Termination rules: Fired at 3 warnings or Fired if the last flight total score is below 80
If the pilot is fired, FSFO currently applies the following career penalties:
- clears the current company
- demotes the pilot by one rank, down to a minimum of Cadet
- resets pay to 0
- resets company legs to 0
- resets remaining contract legs to 0
- resets critical, configuration, lights, and speed error totals to 0
- resets warnings to 0
- clears the current schedule
If Can be fired is turned off, FSFO does not terminate the pilot through this system.
Flight Log
The Flight Log is the permanent history of your career flights.

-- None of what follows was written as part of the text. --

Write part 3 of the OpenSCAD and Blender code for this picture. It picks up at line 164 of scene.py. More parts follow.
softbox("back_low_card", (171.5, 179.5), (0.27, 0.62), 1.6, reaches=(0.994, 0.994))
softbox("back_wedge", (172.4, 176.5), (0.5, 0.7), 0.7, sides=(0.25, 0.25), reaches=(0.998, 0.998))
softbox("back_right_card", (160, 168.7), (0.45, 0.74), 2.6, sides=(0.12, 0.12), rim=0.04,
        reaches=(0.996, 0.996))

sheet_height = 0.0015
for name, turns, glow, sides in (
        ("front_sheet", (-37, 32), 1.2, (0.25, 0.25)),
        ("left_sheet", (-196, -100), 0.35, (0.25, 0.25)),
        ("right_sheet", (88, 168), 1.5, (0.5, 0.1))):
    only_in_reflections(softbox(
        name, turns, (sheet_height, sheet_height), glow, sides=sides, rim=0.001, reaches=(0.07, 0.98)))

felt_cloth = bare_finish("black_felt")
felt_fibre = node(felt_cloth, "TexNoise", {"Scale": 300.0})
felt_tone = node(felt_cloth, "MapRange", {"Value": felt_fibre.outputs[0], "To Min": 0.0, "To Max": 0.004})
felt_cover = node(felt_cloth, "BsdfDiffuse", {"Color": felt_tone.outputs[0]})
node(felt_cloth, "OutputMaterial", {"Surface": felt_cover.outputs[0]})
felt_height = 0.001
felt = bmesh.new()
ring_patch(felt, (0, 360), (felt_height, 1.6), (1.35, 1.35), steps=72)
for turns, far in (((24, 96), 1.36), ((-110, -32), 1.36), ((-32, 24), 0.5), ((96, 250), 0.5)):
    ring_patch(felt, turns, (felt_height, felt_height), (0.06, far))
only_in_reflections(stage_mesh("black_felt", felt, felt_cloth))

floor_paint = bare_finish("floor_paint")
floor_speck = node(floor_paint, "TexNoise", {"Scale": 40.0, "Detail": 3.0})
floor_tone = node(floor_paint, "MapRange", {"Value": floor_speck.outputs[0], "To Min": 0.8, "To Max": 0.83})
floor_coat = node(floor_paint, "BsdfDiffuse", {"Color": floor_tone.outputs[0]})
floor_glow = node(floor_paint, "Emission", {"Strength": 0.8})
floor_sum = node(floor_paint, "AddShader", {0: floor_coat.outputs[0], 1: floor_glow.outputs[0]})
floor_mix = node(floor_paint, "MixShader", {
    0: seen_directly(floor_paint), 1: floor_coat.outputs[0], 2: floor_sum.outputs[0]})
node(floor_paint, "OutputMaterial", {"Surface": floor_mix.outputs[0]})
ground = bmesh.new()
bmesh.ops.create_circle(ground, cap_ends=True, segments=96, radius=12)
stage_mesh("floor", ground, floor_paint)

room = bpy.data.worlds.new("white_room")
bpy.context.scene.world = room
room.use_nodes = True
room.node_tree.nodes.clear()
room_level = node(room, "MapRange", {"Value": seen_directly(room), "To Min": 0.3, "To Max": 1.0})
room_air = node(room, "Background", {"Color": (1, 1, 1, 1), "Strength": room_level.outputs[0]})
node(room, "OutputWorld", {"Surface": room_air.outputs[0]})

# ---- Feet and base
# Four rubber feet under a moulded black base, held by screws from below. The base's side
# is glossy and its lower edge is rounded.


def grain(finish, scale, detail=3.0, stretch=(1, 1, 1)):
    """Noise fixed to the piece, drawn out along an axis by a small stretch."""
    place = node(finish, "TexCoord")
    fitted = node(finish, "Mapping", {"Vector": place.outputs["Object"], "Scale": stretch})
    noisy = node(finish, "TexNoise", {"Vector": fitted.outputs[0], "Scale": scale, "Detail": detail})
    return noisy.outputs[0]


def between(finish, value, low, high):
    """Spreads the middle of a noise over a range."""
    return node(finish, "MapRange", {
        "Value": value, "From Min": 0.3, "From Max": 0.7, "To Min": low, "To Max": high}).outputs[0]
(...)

Each flight log entry stores:
- date
- company
- flight number
- aircraft
- from airport
- to airport
- block time
- landing score
- total score
- landing rate
- landing G
- block fuel
- critical/configuration/lights/speed error counts
- qualification result
- pay earned
- fines paid
Use the Flight Log window to review your performance over time.
Notes
Quick reference notes for current Career Mode behavior.

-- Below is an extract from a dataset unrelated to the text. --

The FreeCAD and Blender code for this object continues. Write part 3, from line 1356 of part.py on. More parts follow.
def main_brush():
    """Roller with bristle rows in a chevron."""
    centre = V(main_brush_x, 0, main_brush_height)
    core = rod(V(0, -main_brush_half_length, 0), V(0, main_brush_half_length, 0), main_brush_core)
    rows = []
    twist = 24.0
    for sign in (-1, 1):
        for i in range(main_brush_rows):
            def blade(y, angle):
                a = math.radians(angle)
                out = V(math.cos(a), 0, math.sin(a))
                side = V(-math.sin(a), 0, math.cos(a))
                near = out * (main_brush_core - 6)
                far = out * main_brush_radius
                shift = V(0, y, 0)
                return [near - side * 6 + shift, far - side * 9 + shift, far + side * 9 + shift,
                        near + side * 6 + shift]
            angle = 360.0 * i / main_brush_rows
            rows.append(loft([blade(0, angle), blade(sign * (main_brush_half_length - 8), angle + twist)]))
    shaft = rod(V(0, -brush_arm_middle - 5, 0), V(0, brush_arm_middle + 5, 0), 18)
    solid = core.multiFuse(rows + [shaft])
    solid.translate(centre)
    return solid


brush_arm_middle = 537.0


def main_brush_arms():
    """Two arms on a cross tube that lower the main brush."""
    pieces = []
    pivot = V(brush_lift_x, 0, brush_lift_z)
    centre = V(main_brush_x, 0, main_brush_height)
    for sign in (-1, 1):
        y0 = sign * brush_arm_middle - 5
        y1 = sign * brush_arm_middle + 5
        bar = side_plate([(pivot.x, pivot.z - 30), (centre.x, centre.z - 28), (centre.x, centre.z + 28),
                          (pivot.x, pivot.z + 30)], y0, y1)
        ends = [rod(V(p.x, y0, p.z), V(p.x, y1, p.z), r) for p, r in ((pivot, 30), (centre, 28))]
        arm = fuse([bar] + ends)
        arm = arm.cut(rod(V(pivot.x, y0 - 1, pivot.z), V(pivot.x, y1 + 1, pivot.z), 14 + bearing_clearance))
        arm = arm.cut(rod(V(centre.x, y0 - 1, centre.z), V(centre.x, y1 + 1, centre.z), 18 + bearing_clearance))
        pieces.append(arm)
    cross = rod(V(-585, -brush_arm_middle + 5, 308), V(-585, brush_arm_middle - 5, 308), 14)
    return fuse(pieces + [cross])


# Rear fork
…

- Career Mode currently supports one local pilot profile
- The current schedule stores only the active trip
- The flight log is the permanent historical record
- The current Show Contract button is not implemented yet
Troubleshooting
"PilotProfile was not found"
Create or rebuild the database, then apply to a company.
No schedule was generated
Check that:
- routes.csv exists
- the file format is valid
- routes match the current airline
- type-rating rules are not filtering everything out
- the requested leg count is realistic for the route pool
My flight did not count toward progression
If Must fly scheduled flight is enabled, verify that:
- you flew the next pending leg in order
- you started at the scheduled departure airport
- you arrived at the scheduled arrival airport
- the flight number matched when required
I cannot generate a new schedule
If Lock schedule until complete is enabled, finish the current schedule first or turn that option off.
For additional setup help, see Getting Started. For general problem solving, see Troubleshooting.